### Task brief
Please set down exactly the lines of the listing below from the line containing "Model this object" through the line containing "return made.outputs[0]", both lines included, leaving out all other lines.

Source data:
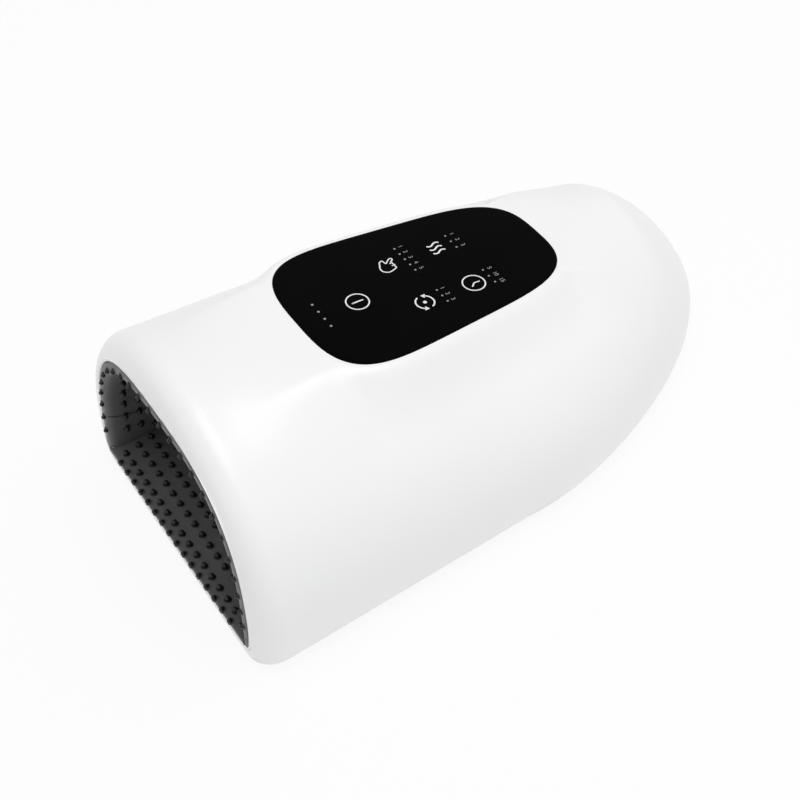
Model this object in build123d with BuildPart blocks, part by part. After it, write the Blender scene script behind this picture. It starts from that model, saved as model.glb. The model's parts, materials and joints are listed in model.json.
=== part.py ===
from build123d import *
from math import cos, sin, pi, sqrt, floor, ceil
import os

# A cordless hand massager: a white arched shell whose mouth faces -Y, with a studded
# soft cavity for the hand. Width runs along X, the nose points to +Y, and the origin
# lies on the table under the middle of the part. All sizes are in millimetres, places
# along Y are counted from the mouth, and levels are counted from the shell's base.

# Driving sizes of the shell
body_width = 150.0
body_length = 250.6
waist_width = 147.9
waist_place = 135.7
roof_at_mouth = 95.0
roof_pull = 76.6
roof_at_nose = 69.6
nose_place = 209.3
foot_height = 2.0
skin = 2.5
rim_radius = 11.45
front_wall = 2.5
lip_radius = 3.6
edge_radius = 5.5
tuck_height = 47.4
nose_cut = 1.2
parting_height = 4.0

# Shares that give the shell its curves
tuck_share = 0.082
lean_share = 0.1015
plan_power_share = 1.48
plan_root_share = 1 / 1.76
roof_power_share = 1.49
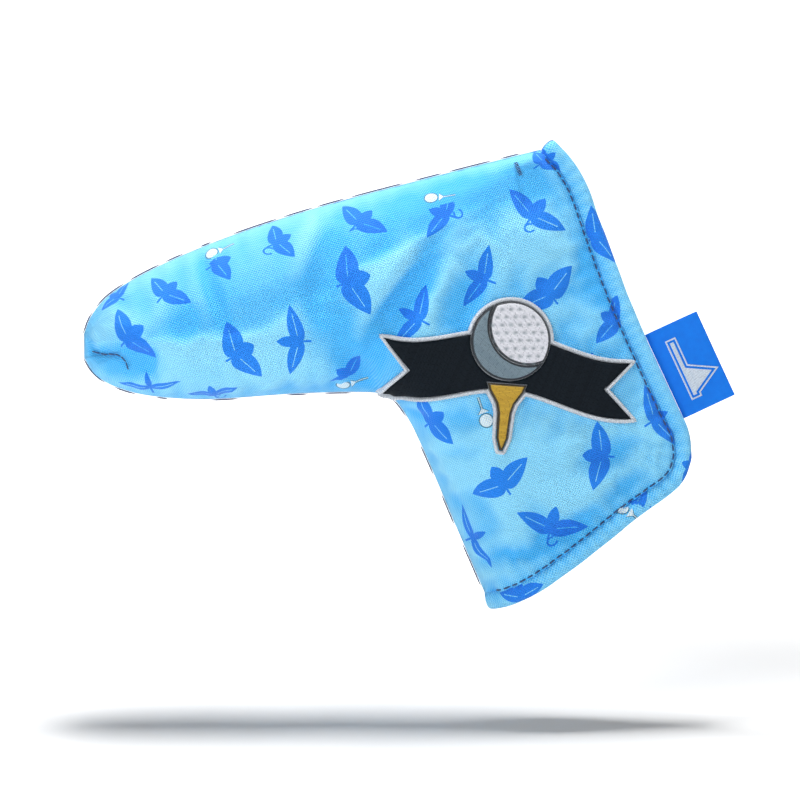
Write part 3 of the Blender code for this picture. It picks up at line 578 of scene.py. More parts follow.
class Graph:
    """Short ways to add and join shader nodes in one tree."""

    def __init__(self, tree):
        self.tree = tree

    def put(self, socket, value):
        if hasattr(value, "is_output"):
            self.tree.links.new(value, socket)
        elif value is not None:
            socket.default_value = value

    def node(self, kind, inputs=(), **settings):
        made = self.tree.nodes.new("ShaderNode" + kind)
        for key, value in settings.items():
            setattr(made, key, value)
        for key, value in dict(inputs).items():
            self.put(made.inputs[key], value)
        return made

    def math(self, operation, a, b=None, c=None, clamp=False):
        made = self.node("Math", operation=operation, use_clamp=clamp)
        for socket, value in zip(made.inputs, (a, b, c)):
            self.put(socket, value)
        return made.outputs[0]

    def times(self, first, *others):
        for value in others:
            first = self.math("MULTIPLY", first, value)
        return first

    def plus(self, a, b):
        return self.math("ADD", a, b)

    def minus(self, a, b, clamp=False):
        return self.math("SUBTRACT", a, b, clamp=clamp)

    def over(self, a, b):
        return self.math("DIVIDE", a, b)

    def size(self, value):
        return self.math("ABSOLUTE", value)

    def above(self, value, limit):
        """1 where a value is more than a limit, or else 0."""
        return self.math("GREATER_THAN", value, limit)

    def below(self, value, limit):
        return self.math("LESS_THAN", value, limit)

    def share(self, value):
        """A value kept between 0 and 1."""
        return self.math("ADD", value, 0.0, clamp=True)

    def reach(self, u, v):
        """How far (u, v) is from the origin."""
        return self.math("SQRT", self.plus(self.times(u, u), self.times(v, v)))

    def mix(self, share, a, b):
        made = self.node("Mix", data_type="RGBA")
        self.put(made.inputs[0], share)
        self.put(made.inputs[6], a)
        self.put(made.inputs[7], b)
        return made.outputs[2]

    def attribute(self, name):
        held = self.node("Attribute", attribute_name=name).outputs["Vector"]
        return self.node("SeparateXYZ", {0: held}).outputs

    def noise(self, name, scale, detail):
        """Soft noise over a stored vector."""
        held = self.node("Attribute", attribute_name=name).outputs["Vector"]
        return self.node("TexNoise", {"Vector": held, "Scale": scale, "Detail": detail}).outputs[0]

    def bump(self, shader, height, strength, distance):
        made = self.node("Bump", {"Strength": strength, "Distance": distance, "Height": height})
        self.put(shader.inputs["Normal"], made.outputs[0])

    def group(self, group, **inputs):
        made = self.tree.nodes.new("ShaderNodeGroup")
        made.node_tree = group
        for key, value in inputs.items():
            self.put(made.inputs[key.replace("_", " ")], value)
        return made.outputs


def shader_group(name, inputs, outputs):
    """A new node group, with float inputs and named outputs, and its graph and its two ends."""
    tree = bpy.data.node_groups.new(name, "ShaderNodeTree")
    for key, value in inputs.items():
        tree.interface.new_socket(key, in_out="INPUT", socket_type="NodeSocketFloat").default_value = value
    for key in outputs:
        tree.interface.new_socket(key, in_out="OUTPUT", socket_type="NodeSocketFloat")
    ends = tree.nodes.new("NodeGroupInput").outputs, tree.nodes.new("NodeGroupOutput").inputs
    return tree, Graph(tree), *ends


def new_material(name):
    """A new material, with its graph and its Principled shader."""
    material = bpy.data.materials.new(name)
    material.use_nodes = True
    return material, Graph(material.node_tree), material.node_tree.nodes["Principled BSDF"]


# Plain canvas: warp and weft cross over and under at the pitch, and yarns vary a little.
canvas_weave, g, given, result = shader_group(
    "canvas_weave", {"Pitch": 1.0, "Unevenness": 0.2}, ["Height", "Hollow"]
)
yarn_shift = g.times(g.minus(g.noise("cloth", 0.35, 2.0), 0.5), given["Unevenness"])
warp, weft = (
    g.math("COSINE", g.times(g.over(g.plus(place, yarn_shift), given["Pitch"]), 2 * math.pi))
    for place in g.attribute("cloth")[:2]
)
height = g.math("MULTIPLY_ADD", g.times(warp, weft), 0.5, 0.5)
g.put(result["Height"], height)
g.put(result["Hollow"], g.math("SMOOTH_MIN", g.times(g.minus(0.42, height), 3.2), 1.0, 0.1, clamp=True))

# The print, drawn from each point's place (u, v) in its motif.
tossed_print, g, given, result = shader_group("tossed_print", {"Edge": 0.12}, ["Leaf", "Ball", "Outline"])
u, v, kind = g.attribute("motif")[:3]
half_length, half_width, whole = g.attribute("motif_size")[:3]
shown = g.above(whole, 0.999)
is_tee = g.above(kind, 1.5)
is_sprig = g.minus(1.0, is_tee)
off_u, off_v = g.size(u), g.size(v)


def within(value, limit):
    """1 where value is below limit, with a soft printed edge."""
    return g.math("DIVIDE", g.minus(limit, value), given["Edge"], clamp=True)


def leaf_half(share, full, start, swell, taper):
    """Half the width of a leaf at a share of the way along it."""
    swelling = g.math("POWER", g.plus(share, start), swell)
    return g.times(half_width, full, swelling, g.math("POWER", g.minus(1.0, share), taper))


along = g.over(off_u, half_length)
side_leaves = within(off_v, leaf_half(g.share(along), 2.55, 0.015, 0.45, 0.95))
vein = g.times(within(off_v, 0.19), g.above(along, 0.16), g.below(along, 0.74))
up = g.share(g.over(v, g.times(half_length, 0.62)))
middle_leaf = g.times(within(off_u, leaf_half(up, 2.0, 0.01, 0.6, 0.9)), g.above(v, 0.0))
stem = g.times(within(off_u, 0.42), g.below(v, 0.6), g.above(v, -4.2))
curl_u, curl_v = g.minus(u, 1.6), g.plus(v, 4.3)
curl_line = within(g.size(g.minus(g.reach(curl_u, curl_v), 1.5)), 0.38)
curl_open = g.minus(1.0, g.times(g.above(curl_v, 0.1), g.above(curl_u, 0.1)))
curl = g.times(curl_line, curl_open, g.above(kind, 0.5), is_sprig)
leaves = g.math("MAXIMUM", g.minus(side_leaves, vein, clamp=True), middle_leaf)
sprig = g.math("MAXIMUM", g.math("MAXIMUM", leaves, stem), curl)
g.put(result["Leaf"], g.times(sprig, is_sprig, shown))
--
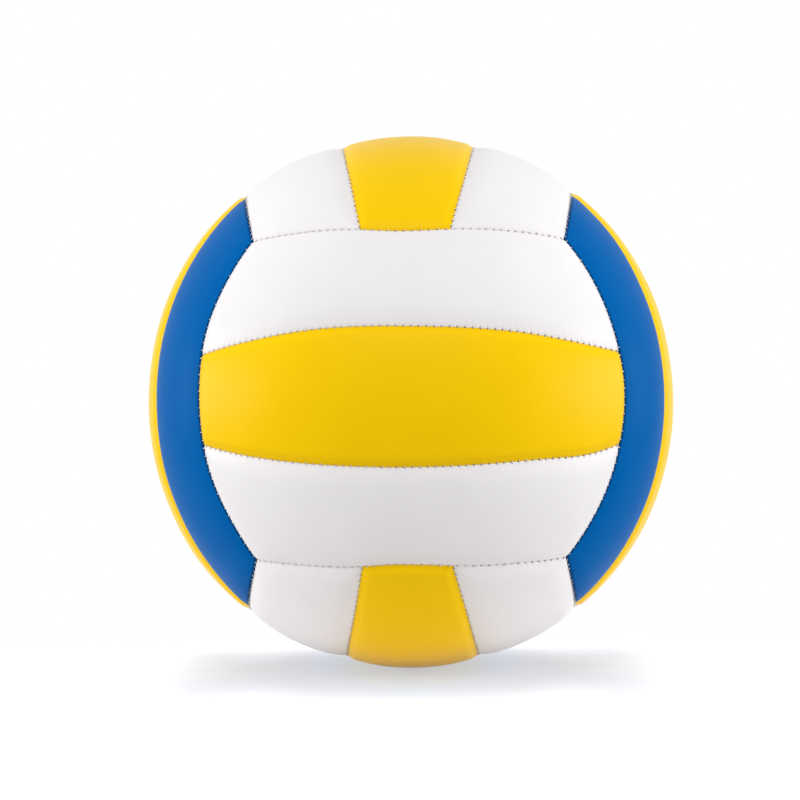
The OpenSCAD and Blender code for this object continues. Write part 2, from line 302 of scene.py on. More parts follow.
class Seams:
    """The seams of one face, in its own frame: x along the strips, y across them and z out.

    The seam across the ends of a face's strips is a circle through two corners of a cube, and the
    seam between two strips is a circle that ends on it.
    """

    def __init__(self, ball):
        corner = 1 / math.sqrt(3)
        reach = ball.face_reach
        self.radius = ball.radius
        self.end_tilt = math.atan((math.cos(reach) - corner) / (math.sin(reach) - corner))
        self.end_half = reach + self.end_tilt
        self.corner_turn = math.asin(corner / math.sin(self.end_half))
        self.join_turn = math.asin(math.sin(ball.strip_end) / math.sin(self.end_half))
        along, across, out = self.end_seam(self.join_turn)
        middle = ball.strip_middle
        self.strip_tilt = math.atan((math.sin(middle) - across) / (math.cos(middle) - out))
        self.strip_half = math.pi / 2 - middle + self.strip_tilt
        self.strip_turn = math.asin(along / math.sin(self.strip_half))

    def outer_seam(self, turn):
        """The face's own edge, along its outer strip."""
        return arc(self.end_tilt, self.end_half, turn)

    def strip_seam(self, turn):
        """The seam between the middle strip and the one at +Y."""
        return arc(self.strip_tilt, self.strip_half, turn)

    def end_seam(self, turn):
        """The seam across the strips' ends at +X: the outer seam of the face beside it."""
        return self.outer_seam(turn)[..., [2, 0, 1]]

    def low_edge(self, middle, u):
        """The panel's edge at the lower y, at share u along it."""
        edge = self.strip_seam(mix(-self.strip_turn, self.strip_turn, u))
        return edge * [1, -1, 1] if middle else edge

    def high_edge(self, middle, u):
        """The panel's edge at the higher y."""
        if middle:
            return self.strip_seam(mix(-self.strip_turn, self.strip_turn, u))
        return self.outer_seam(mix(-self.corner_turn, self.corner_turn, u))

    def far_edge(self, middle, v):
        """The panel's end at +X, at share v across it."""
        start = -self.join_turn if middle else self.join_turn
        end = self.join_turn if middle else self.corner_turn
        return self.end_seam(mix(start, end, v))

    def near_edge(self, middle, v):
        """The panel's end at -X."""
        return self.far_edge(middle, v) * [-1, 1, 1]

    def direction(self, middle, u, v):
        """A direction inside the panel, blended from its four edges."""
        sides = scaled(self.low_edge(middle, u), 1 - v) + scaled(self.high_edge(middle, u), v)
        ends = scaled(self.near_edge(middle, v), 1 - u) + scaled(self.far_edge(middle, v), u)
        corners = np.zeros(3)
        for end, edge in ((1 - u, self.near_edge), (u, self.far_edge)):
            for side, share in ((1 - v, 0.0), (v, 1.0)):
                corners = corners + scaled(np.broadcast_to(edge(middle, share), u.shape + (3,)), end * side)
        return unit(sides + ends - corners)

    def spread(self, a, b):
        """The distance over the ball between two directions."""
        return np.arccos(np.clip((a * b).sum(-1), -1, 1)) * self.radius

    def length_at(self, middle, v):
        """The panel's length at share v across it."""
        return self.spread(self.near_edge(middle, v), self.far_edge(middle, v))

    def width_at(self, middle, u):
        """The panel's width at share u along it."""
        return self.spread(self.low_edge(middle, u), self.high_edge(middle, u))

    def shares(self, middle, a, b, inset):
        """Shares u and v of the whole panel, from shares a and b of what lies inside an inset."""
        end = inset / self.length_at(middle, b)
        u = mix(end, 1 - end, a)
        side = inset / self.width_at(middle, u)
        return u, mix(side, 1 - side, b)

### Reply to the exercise
Model this object in build123d with BuildPart blocks, part by part. After it, write the Blender scene script behind this picture. It starts from that model, saved as model.glb. The model's parts, materials and joints are listed in model.json.
=== part.py ===
from build123d import *
from math import cos, sin, pi, sqrt, floor, ceil
import os

# A cordless hand massager: a white arched shell whose mouth faces -Y, with a studded
# soft cavity for the hand. Width runs along X, the nose points to +Y, and the origin
# lies on the table under the middle of the part. All sizes are in millimetres, places
# along Y are counted from the mouth, and levels are counted from the shell's base.

# Driving sizes of the shell
body_width = 150.0
body_length = 250.6
waist_width = 147.9
waist_place = 135.7
roof_at_mouth = 95.0
roof_pull = 76.6
roof_at_nose = 69.6
nose_place = 209.3
foot_height = 2.0
skin = 2.5
rim_radius = 11.45
front_wall = 2.5
lip_radius = 3.6
edge_radius = 5.5
tuck_height = 47.4
nose_cut = 1.2
parting_height = 4.0

# Shares that give the shell its curves
tuck_share = 0.082
lean_share = 0.1015
plan_power_share = 1.48
plan_root_share = 1 / 1.76
roof_power_share = 1.49
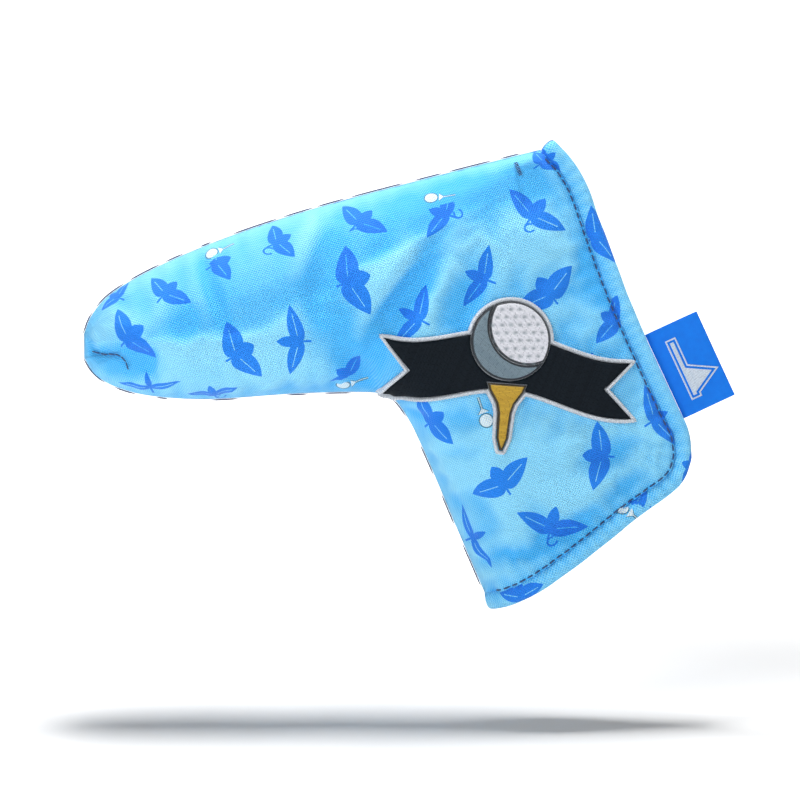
Write part 3 of the Blender code for this picture. It picks up at line 578 of scene.py. More parts follow.
class Graph:
    """Short ways to add and join shader nodes in one tree."""

    def __init__(self, tree):
        self.tree = tree

    def put(self, socket, value):
        if hasattr(value, "is_output"):
            self.tree.links.new(value, socket)
        elif value is not None:
            socket.default_value = value

    def node(self, kind, inputs=(), **settings):
        made = self.tree.nodes.new("ShaderNode" + kind)
        for key, value in settings.items():
            setattr(made, key, value)
        for key, value in dict(inputs).items():
            self.put(made.inputs[key], value)
        return made

    def math(self, operation, a, b=None, c=None, clamp=False):
        made = self.node("Math", operation=operation, use_clamp=clamp)
        for socket, value in zip(made.inputs, (a, b, c)):
            self.put(socket, value)
        return made.outputs[0]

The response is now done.